Scaling Laws and Representation Learning in Simple Hierarchical Languages: Transformers vs. Convolutional Architectures
Francesco Cagnetta, Alessandro Favero, Antonio Sclocchi, Matthieu Wyart
TL;DR
The paper tackles how neural language models learn hierarchical structure and scaling laws when trained for next-token prediction on data generated by the Random Hierarchy Model (RHM), a tractable ensemble of probabilistic context-free grammars. It develops a correlation-based theory of representation learning and contrasts convolutional networks with locality/weight sharing against transformers with global self-attention, predicting faster, structure-aligned scaling for CNNs.

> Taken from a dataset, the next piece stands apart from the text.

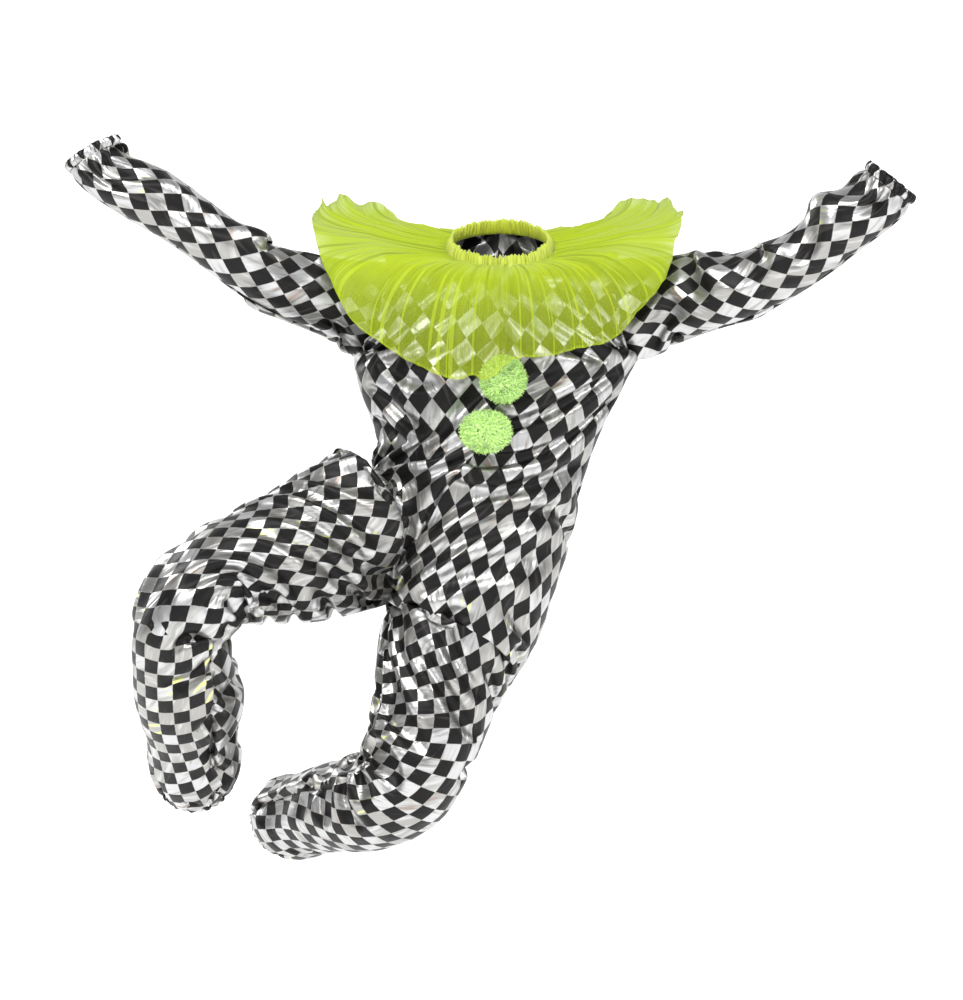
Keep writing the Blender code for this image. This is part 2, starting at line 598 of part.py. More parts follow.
def pompom(spec, centre_seam):
    """A ball of yarn: a core whose every face is drawn out into a lock."""
    seam = centre_seam[centre_seam[:, 1] < FRONT_LIMIT]
    near = seam[np.argmin(np.abs(seam[:, 2] - spec.z))]
    work = bmesh.new()
    bmesh.ops.create_icosphere(work, subdivisions=2, radius=POMPOM_CORE)
    for face in list(work.faces):
        middle = face.calc_center_median()
        bmesh.ops.inset_individual(work, faces=[face], thickness=LOCK_INSET)
        grown = bmesh.ops.extrude_discrete_faces(work, faces=[face])["faces"][0]
        for vert in grown.verts:
            vert.co = middle.normalized() + (vert.co - middle) * LOCK_TIP
    half = np.array((spec.half_width, spec.half_depth, spec.half_height))
    centre = np.array((near[0], near[1] - spec.half_depth - CLOTH, spec.z))
    for vert in work.verts:
        vert.co = centre + np.array(vert.co) * half
    bmesh.ops.triangulate(work, faces=work.faces)
    mesh = bpy.data.meshes.new(spec.name)
    work.to_mesh(mesh)
    work.free()
    return add_object(spec.name, mesh, "pompom")


def placket(grids, normals):
    """The lapped strip on the centre back, moved out from the points of both panels."""
    rows = []
    top = grids["back_left"].shape[0] - 1 - PLACKET_TOP_ROW
    lift = CLOTH + PLACKET_LIFT
    for row in range(top - PLACKET_ROWS, top):
        line = []
        for name, sign in (("back_left", -1.0), ("back_right", 1.0)):
            middle, beside = grids[name][row, 0], grids[name][row, 1]
            share = PLACKET_WIDTH / 2 / np.linalg.norm(beside - middle)
            normal, normal_beside = normals[name][row, 0], normals[name][row, 1]
            line.append(middle + (beside - middle) * share
                        + unit(normal + (normal_beside - normal) * share) * lift)
            if name == "back_left":
                line.append(middle + normal * lift)
        rows.append(line)
    rows = np.array(rows)
    strip_normals = point_normals(rows, True, False)
    return cloth_piece("back_placket", rows, strip_normals, CLOTH, False, True)


def suit_grids():
    """Grids of the four panels and the two sleeves, each with its flip and its closure."""
    grids, flips, closed = {}, {}, {}
    for side in SIDES:
        for half in HALVES:
            name = f"{half}_{side}"
            grids[name] = body_grid(side, half)
            flips[name] = (side == "left") == (half == "front")
            closed[name] = False
    for side in SIDES:
        name = f"sleeve_{side}"
        grids[name] = sleeve_grid(side, grids[f"front_{side}"], grids[f"back_{side}"])
        flips[name] = side == "right"
        closed[name] = True
    return grids, flips, closed


def casings(grids):
    """The elastic casings of both wrists and both ankles."""
    for side in SIDES:
        sleeve = grids[f"sleeve_{side}"]
        casing_piece(f"wrist_casing_{side}", sleeve[-1], sleeve[-2], side == "right")
        front, back = grids[f"front_{side}"], grids[f"back_{side}"]
        leg = np.concatenate((front[:2], back[:2, -2:0:-1]), axis=1)
        casing_piece(f"ankle_casing_{side}", leg[0], leg[1], side == "right")


def build():
    grids, flips, closed = suit_grids()
    normals = shared_normals(grids, flips, closed)
    grids = {name: grid + normals[name] * fold_height(grid, normals[name])[..., None]
             for name, grid in grids.items()}
    normals = shared_normals(grids, flips, closed)
    for name, grid in grids.items():
        cloth_piece(name, grid, normals[name], CLOTH, closed[name], flips[name], corners=PANEL_CORNERS)
    casings(grids)
    ruff = ruff_grid()
    cloth_piece("ruff", ruff, point_normals(ruff, True, True), ORGANZA, True, True, "organza")
    band = band_grid()
    cloth_piece("neckband", band, point_normals(band, False, True), CASING, True, False, "neon")
    for spec in POMPOMS:
        pompom(spec, grids["front_left"][:, 0])
    placket(grids, normals)


for old in list(bpy.data.objects):
    bpy.data.objects.remove(old, do_unlink=True)
materials = {name: make_material(name, *finish) for name, finish in MATERIALS.items()}
build()
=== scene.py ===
"""Clown jumpsuit: fine cloth, ruff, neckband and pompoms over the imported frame.

Metres, +Z up, the front faces -Y, and the origin is the middle of the neck opening.
"left" and "right" are the viewer's, so left is -X.

The suit's panels and sleeves are grids of points on the same section tables as the solid
pieces.  Each grid is refined, creased and given the layout of its cut, in metres, as its
UV map, so that the printed check lies on the cloth as it would on the sewn piece.
"""
import math
from collections import namedtuple

import bpy
import numpy as np
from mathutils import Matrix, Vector


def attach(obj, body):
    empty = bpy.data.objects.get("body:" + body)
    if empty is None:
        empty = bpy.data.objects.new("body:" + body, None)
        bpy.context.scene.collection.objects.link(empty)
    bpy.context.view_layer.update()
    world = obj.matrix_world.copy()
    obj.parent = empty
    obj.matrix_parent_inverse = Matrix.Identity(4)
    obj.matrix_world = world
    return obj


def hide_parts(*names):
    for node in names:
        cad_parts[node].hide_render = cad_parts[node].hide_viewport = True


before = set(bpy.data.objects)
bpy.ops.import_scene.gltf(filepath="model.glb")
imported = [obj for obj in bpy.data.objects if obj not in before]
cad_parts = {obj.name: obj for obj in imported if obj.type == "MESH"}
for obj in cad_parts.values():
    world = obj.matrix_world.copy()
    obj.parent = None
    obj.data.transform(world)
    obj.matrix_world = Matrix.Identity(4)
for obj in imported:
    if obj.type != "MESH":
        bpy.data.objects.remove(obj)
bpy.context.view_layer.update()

SIDES = ("left", "right")
HALVES = ("front", "back")
SIGN = {"left": -1.0, "right": 1.0}     # which way along X each side lies
UP = np.array((0.0, 0.0, 1.0))
FULL_TURN = 2 * math.pi
TINY = 1e-12            # keeps a division by a length from failing
WELD_GRID = 1e6         # points of different pieces meet if they agree to this part of a metre
HASH_STEPS = (374761393, 668265263, 2147483647)     # large odd numbers that the noise mixes
HASH_MIX = 1274126177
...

The authors derive and validate power-law scaling relations for the excess test loss under online training, linking them to the ability to reconstruct latent hierarchies via token correlations and to translation-invariant architectural priors. This work elucidates how architectural biases interact with data statistics to shape neural scaling laws, with implications for designing models that efficiently learn compositional structure in hierarchical data and for understanding when attention-based models offer advantages beyond generic sequence modeling.
Abstract
How do neural language models acquire a language's structure when trained for next-token prediction? We address this question by deriving theoretical scaling laws for neural network performance on synthetic datasets generated by the Random Hierarchy Model (RHM) -- an ensemble of probabilistic context-free grammars designed to capture the hierarchical structure of natural language while remaining analytically tractable. Previously, we developed a theory of representation learning based on data correlations that explains how deep learning models capture the hierarchical structure of the data sequentially, one layer at a time. Here, we extend our theoretical framework to account for architectural differences. In particular, we predict and empirically validate that convolutional networks, whose structure aligns with that of the generative process through locality and weight sharing, enjoy a faster scaling of performance compared to transformer models, which rely on global self-attention mechanisms. This finding clarifies the architectural biases underlying neural scaling laws and highlights how representation learning is shaped by the interaction between model architecture and the statistical properties of data.